Time To Count The Cost Of Smelly Cruise Ships
This morning Climate Liberation Aotearoa supporters will be at Queen’s Wharf in Tāmaki Makaurau welcoming passengers from the Coral Princess with a street theatre performance depicting the impact of the cruise ship industry on marine ecosystems.
“We will be there to greet the Coral Princess and raise awareness of the cruise ship industry’s outsized but under-the-radar pollution” said Climate Liberation Aoteraroa spokesperson Michael Apathy. ”This is a super stinky industry. The Coral Princess sends as much pollution into our atmosphere as all of Auckland’s cars. Yet that pollution is not being counted in New Zealand’s emissions budgets. Cruise ships get to pollute for free.”

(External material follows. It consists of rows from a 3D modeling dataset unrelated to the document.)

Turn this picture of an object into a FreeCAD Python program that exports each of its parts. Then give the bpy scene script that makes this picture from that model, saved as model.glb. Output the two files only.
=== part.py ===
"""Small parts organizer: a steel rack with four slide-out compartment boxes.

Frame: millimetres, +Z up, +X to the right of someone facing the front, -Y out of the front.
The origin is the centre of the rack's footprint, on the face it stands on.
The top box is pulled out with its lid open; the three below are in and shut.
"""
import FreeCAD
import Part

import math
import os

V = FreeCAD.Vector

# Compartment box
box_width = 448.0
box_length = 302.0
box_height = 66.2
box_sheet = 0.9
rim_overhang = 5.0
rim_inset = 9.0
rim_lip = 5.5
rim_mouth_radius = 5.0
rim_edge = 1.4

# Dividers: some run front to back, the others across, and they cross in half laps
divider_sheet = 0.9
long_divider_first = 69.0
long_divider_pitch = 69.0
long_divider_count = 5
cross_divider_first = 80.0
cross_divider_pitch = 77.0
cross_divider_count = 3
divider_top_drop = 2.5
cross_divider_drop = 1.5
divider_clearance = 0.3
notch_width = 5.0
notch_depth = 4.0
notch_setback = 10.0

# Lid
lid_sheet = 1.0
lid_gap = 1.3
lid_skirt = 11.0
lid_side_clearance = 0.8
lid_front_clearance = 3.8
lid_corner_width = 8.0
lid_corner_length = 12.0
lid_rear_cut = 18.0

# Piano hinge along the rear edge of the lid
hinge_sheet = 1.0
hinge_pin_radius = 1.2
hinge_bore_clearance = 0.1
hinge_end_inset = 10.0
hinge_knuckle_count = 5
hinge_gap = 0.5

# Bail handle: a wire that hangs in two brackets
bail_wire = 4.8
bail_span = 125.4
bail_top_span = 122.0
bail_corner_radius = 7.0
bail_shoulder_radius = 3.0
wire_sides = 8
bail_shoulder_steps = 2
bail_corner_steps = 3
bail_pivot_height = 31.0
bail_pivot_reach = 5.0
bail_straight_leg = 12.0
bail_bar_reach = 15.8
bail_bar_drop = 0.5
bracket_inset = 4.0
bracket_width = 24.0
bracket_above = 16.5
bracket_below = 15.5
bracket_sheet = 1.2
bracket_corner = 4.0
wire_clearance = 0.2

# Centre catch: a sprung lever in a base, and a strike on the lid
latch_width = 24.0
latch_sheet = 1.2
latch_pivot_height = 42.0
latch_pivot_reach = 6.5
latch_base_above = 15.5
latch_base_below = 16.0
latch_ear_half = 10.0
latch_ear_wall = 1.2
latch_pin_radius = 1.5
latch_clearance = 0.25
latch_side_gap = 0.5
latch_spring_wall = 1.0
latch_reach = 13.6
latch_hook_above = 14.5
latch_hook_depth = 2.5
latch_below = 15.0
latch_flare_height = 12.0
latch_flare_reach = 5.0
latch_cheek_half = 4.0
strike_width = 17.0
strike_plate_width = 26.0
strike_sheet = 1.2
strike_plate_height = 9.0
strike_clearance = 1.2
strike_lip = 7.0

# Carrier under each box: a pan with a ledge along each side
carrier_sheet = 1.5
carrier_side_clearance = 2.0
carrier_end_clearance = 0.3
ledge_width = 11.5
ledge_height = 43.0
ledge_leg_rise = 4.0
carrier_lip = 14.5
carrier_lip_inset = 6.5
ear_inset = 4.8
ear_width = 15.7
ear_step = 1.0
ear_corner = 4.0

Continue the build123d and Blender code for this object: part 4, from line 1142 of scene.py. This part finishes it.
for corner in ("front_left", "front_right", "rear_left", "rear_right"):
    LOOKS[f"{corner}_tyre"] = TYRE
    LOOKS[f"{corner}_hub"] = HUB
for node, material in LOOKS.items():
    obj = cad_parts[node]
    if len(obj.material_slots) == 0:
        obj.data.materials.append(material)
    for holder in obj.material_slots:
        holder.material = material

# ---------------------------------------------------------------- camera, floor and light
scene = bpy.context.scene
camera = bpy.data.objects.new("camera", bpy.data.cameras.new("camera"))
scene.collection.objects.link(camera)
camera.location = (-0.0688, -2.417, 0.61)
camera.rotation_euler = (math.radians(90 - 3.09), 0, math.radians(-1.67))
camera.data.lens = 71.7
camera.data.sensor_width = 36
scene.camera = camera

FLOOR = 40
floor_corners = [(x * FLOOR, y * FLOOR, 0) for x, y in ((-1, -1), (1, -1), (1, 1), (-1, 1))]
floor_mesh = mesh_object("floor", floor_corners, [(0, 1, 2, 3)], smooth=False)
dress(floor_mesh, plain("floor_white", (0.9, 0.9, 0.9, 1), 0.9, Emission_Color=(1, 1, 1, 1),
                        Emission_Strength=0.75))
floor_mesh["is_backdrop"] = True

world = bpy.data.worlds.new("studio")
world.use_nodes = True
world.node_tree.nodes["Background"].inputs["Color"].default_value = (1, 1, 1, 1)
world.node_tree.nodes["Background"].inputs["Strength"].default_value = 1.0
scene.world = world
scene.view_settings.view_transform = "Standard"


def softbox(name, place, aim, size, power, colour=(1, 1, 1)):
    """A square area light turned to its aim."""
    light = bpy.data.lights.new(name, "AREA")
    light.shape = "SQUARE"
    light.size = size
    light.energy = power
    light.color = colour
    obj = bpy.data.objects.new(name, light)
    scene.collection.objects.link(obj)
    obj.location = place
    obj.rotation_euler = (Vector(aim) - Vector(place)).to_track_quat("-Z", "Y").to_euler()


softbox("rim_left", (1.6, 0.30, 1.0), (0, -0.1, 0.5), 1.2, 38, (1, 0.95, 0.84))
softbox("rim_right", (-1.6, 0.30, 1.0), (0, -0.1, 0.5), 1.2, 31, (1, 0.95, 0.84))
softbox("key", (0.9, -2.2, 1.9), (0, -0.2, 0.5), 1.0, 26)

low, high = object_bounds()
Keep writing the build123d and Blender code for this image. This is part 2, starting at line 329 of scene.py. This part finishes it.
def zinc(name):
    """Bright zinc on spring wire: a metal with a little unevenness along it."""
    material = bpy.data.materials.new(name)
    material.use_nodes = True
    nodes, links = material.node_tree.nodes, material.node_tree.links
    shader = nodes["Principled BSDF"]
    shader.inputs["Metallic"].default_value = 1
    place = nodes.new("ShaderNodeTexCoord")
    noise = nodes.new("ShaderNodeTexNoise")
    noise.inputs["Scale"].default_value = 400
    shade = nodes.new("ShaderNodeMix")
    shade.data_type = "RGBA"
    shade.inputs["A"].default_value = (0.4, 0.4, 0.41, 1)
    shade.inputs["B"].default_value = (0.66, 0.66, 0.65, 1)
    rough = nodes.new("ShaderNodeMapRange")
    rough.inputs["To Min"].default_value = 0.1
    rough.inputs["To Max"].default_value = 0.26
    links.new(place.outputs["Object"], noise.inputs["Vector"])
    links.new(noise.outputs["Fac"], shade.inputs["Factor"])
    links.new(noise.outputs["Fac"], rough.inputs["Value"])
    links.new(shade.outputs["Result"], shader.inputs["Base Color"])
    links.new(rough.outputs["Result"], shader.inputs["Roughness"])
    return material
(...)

Last year Aucklanders experienced the Anniversary floods, then Cyclone Gabrielle less than two weeks later. Catastrophic wildfires are again raging in Canada while temperatures in the arctic and the Mediterranean Sea have just shattered all records.
Yet the industry is growing rapidly in number and size of ships, adding to an already choked-up atmosphere. A recent report found that cruise ships pumped out 17% more carbon dioxide in 2022 than they did in 2019 and methane emissions rose 500% over the same period.
“While the performance features marine animals and has a lighter tone, really what we’re trying to get at is the very real threat to life on earth that emissions at this scale pose, to human populations as well as to animal ecosystems,” says Apathy.
“The cruise ship industry in Aotearoa is acting as if the Climate Emergency doesn’t exist. Right now the industry bigwigs are meeting in style up the road at the Cordis Hotel, planning to grow the industry meaning more emissions, more pollution, and more marine mammal death. When will someone be accountable for these emissions?”
Climate Liberation Aotearoa has three demands of the government: include international shipping and aviation in New Zealand’s emissions budgets and reductions plans; end subsidies for the cruise industry; and ban cruise ships from visiting sensitive natural environments like Fiordland.